Gimbel: Well, I think there are several of the mayor candidates who would well serve the Wisconsin Center District. We have had two of the mayor candidates on our board for the past several years, (Marvin) Pratt and (Thomas) Nardelli, and either one of them would be very supportive of the Convention Center. I think anybody who supports a vibrant downtown would be a good choice, as far as the Wisconsin Center District’s interests are concerned.

SBT: What about the plans to develop a Sheraton Hotel on Fourth Street and Wisconsin Avenue? Why do you think the plans made by Milwaukee Convention Center Hotel LLC, should be double the proposed size?
Gimbel: We are not involved directly in that, but we certainly hope that that real estate will be developed as a hotel property. Anytime you add hotel room inventory to the downtown of a city, you give that city an opportunity to go after larger groups of people. And so anytime we increase the inventory here, it is good for business. We have increased the inventory of downtown hotel rooms by 1,000 rooms since we opened the Midwest Airlines Center. I would prefer to see a 450- or 500-room hotel, but increasing the inventory is a positive step.

SBT: Has there been any progress on the notion of merging the Wisconsin Center District and the Bradley Center?
Gimbel: There is nothing going on currently, but I think that those discussions will be revived in the next 90 days.

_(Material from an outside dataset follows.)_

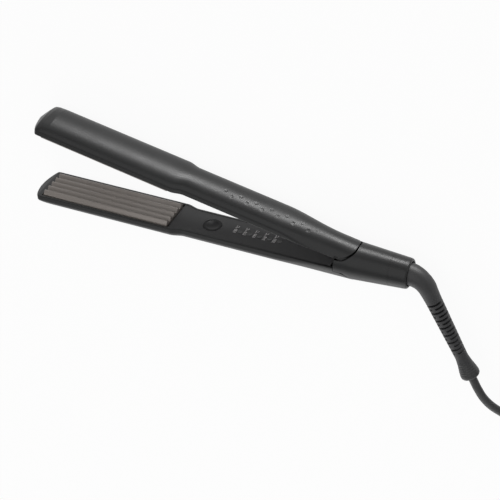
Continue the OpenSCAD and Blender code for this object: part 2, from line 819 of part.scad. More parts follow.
module cord_tie() {
  tie_w = 12;
  band = 1;
  inner_half = hank_outer_r - (fold_r - waist_half) + lead_r + 1;
  inner_h = hank_start[2] + layer_h + waist_lift + lead_r + 0.4;
  color("#17181a") translate([hank_centre[0] - tie_w / 2, hank_centre[1], 0])
    rotate([90, 0, 90]) linear_extrude(tie_w) difference() {
      band_outline(inner_half + band, 0, inner_h + band, 3.4);
      band_outline(inner_half, band, inner_h, 2.4);
    }
}

module band_outline(half, z0, z1, r) {
  for (y = [-half + r, half - r], z = [z0 + r, z1 - r])
    translate([y, z]) circle(r, $fn = 32);
  translate([-half, z0 + r]) square([2 * half, z1 - z0 - 2 * r]);
  translate([-half + r, z0]) square([2 * (half - r), z1 - z0]);
}

module at_plug() {
  translate([plug_x, hank_end[1], plug_axis_z]) rotate([0, 90, 0]) children();
}

module plug_body() {
  face_w = 35;
  face_t = 13.6;
  color("#1d1e20") at_plug() {
    cylinder(r = lead_r + 1.3, h = 8, $fn = 48);
    hull() {
      translate([0, 0, 6]) cylinder(r = lead_r + 1.6, h = 0.5, $fn = 32);
      translate([0, 0, plug_l - 12]) plug_slice(face_w - 4, face_t, 1);
    }
    hull() {
      translate([0, 0, plug_l - 12]) plug_slice(face_w - 4, face_t, 1);
      translate([0, 0, plug_l - 1]) plug_slice(face_w, face_t, 1);
    }
  }
}

// Six-sided slice of a flat two-pin plug
module plug_slice(w, t, h) {
  linear_extrude(h) polygon([
    [-t / 2, -w / 2 + 5], [-t / 2, w / 2 - 5], [-1.5, w / 2], [1.5, w / 2],
    [t / 2, w / 2 - 5], [t / 2, -w / 2 + 5], [1.5, -w / 2], [-1.5, -w / 2]]);
}

module plug_pins() {
  pin_r = plug_pin_d / 2;
  color("#c9b37a") at_plug()
    for (side = [-1, 1])
      translate([0, side * plug_pin_pitch / 2, plug_l]) {
        cylinder(r = pin_r, h = plug_pin_l - pin_r, $fn = 48);
        translate([0, 0, plug_pin_l - pin_r]) sphere(pin_r, $fn = 48);
      }
}

lower_shell();
lower_cover();
lower_plate();
lower_plate_seat();
lower_heater();
lower_insulator();
thermal_fuse();
circuit_board();
board_parts();
light_guides();
power_button();
hinge_housing();
rear_ring();
lower_bracket();
lower_screws();
hinge_pin();
arm_spring();
upper_shell();
upper_cover();
upper_plate();
upper_plate_seat();
upper_heater();
upper_insulator();
temperature_sensor();
upper_bracket();
upper_screws();
cord_swivel();
strain_relief();
power_cord();
cord_hank();
cord_tie();
plug_body();
plug_pins();
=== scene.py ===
"""Hair crimper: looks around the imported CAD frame.

Shapes are written in millimetres in an arm's own frame, as in the CAD source: the hinge axis
is Z through the origin, the tip is at -X, and the plates meet in the plane y = 0.
"""

import math

import bmesh
import bpy
import numpy as np
from mathutils import Euler, Matrix, Vector


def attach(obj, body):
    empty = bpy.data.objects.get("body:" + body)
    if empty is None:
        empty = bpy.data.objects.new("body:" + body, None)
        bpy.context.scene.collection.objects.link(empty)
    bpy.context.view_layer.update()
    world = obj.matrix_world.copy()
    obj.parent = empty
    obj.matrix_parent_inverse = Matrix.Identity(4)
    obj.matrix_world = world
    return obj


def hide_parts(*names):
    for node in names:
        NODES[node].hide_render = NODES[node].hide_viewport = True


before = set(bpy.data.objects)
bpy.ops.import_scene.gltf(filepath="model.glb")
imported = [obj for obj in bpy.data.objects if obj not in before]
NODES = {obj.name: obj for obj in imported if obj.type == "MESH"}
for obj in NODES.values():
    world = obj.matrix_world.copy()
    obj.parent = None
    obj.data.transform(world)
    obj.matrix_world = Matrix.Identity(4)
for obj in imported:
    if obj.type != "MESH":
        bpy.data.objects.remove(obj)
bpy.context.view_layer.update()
MM = 0.001
scene = bpy.context.scene

# ---- Sizes shared with the CAD source ----
ARM_W, HANDLE_W, ARM_H, SIDE_H, WALL, LIP = 28.6, 24.2, 11.0, 4.5, 1.5, 1.6
TIP_L, TIP_R, TIP_H, HANDLE_L, WAIST_L, OPEN = 7.5, 28.0, 4.6, 133.0, 9.0, 11.6
PLATE_L, PLATE_W, WAVES, WAVE_H, PLATE_BASE, CLOSED_GAP = 90.0, 24.0, 5, 2.2, 3.2, 0.6
BUTTON_BACK, LIGHT_BACK, LIGHT_PITCH, LIGHTS = 26.8, 19.1, 6.7, 5
HUB_R, HUB_REAR_R, HUB_NOSE, HUB_BACK, HUB_DROP = 12.0, 9.5, 19.6, 26.2, 0.8
HUB_WALL, RING_L, SEAM_R, SEAM_GAP, RIM_GAP = 1.4, 11.4, 8.0, 0.25, 0.8
BLEND_L, UPPER_DROP, EDGE_R = 38.0, 1.8, 0.4
LEAD_D, ROOT_R, ELBOW_R, ELBOW_ANGLE = 5.4, 7.3, 15.0, 63.2
RELIEF_L, RELIEF_R, SLOT_START, SLOTS, SLOT_PITCH = 66.8, 5.9, 9.0, 14, 2.86
HANK_RUN, HANK_GAP, LAYER_GAP, FOLD_R = 95.0, 1.1, 0.6, 17.0
TURNS, RUN_SHARE, WAIST_HALF, WAIST_LIFT = 6.25, 0.25, 3.3, 1.4
PLUG_L, PLUG_H, PLUG_AHEAD = 36.0, 7, 32.4

# ---- Sizes that follow the photograph more closely than the CAD source ----
WAIST_BACK = 2.5    # from the plate's end to the waist: 2.5 less
SLOT_W = 1.15       # of the strain relief: 0.25 more

PLATE_END = -HANDLE_L
PLATE_START = PLATE_END - PLATE_L
TIP_X = PLATE_START - TIP_L
WAIST_START = PLATE_END + WAIST_BACK
CAVITY_START = PLATE_START - 0.8
LIGHT_X = PLATE_END + BUTTON_BACK + LIGHT_BACK
COVER_FACE = LIP + 0.2
NOSE_X = -HUB_NOSE
CONE_START = NOSE_X + 9.6
RING_X = HUB_BACK - RING_L
TONGUE_X, TONGUE_W = NOSE_X + 10.4, HUB_R - 1.6
LOWER_SEAM_X, LOWER_W = NOSE_X + 12.6, HUB_R - 0.65
BLEND_START = NOSE_X - 2.4 - BLEND_L
ROOT_X = RING_X + 1
ELBOW_X = HUB_BACK - 2.2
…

SBT: Given the struggles of both the Center District and the Bradley Center, do you think a merger would be a mutual benefit? What would it take to bring about a merger?
Gimbel: Well, I don’t know about struggles, but I do think that a merger has a possibility for benefits for the community. It is going to take an agreement on how to restructure the governance of the two entities, and it is going to take the legislature to approve of that. What would be most helpful would be an increase in the taxing authority of the district so that some of the capital improvement needs could be addressed, which would include Phase 3, and then doing some capital improvement work in the Bradley Center.